Turning the tables - The Observer

Posted By ashok (ashokvc@giasbm01.vsnl.net.in)
4 September 1996

Title : Turning the tables
Author :
Publication : The Observer
Date : September 4, 1996

A more bitter anti-climax could not have been imagined
for the BJP. The one-day session of the Gujarat assembly
on Wednesday was summoned specifically to demonstrate
that the BJP government led by Mr Suresh Mehta still
commands majority support. But that agenda was sidelined
when deputy speaker Chandu Bhai who was in the chair
adjourned the house sine die. But not before he had in
effect formally recognised the breakaway faction from the
ruling BJP - the Maha Gujarat Janata Party led by Dilip
Parikh -as a separate group. The implication of Mr
Chandu Bhai's ruling is that the BJP no longer enjoys
majority support. With the departure of 46 members from
its ranks, the BJP's strength has now been reduced from
119 to 73 which is well short of a majority in a house of
180.

But the BJP is bound to contest this arithmetic
vehemently. Not only because 18 MLAs who had signed the
notice of split have publicly switched their loyalty back
to the parent party.

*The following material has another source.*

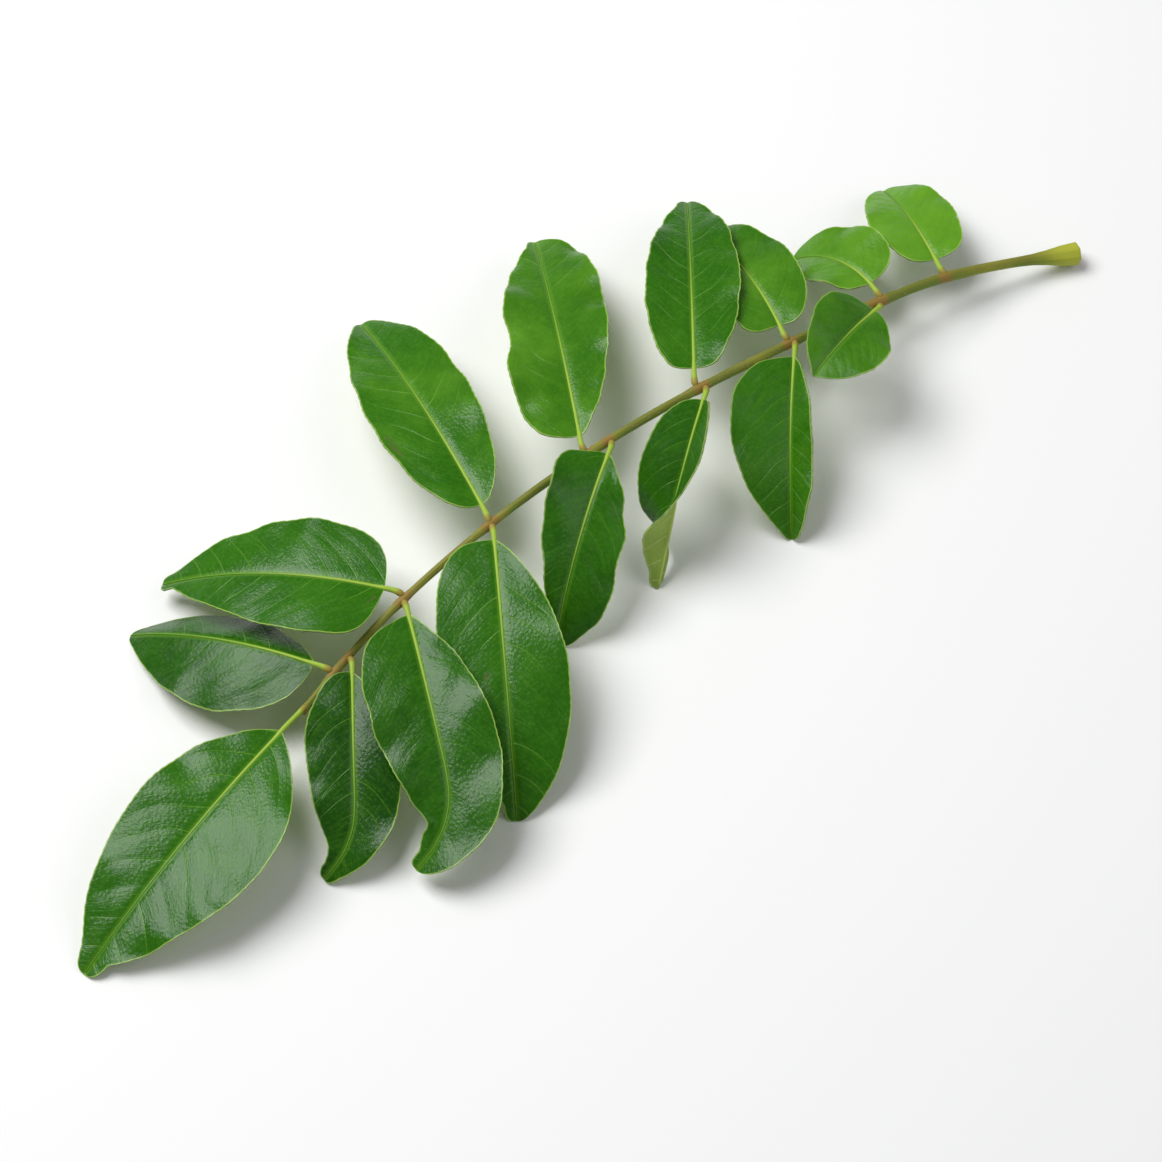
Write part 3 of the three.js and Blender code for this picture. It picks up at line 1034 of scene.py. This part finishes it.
def direction(azimuth, elevation):
    # from the object out towards a place seen ahead when looking along that azimuth
    turn, climb = math.radians(azimuth), math.radians(elevation)
    level = math.cos(climb)
    return Vector((-math.sin(turn) * level, math.cos(turn) * level, math.sin(climb)))


def addSoftbox(name, box):
    centre = (cadBox[0] + cadBox[1]) / 2
    towards = direction(box["azimuth"], box["elevation"])
    bpy.ops.object.light_add(type="AREA", location=centre + towards * box["distance"])
    light = bpy.context.object
    light.name = name
    light.data.shape = "SQUARE"
    light.data.size = box["size"]
    light.data.energy = box["power"]
    light.rotation_euler = towards.to_track_quat("Z", "Y").to_euler()


cameraLook = {
    "azimuth": -37,
    "elevation": 58,
    "distance": 700,
    "fill": 0.86,  # share of the frame that the sprig fills
    "sensor": 36,
    "clipStart": 10,
}


def addCamera():
    # looks down on the sprig, with the whole of it in the middle of the frame
    look = cameraLook
    towards = -direction(look["azimuth"], -look["elevation"])
    turn = math.radians(look["azimuth"])
    right = Vector((math.cos(turn), math.sin(turn), 0))
    up = towards.cross(right)
    back = towards * look["distance"] * mm
    meshes = [node.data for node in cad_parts.values()]
    shown = np.concatenate([[vertex.co for vertex in mesh.vertices] for mesh in meshes])
    aim = (cadBox[0] + cadBox[1]) / 2
    for _ in range(6):
        offset = shown - np.array(aim + back)
        depth = -offset @ np.array(towards)
        across = offset @ np.array(right) / depth
        rise = offset @ np.array(up) / depth
        aim = aim + right * (across.max() + across.min()) / 2 * look["distance"] * mm
        aim = aim + up * (rise.max() + rise.min()) / 2 * look["distance"] * mm
    spread = max(np.ptp(across), np.ptp(rise))
    bpy.ops.object.camera_add(location=aim + back)
    camera = bpy.context.object
    camera.rotation_euler = towards.to_track_quat("Z", "Y").to_euler()
    camera.data.sensor_width = look["sensor"]
    camera.data.lens = look["sensor"] * look["fill"] / spread
    camera.data.clip_start = look["clipStart"] * mm
    bpy.context.scene.camera = camera


addFloor()
addSky()
for name, box in softboxes.items():
    addSoftbox(name, box)
addCamera()
bpy.context.scene.view_settings.view_transform = "Standard"
print("stage and camera made")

But also because the manner in
which the sustainability of the split was decided by the
presiding officer was not in consonance with the letter
and spirit of the anti defection law. According to the
rules prescribed under it, a presiding officer is
required to ascertain the veracity of the signatures of
MLAs who are a party to a split by quizing them
individually. The same rules have also laid down
rigorous procedures for the verification. Mr Chandu Bhai
has, however, given all these elaborate procedures the go
by. Instead, he had summarily accorded the split
official imprimatur subject to nothing more than his
subjective satisfaction.

This suggests that the presiding officer has either not
applied his mind judiciously or that he was acting in a
partisan manner though, ironically, he was implicitly
trusted by the ruling party until the penultimate moment.
In either scenario, democracy has been impoverished. It
is unlikely that the arbitrary ruling of the presiding
officer would go unchallenged. But in the immediate
context it has contributed to muddying the political
waters in the state further, creating a piquant situation
for the governor in the bargain, who has now to mull the
question of whether or not to dismiss the government.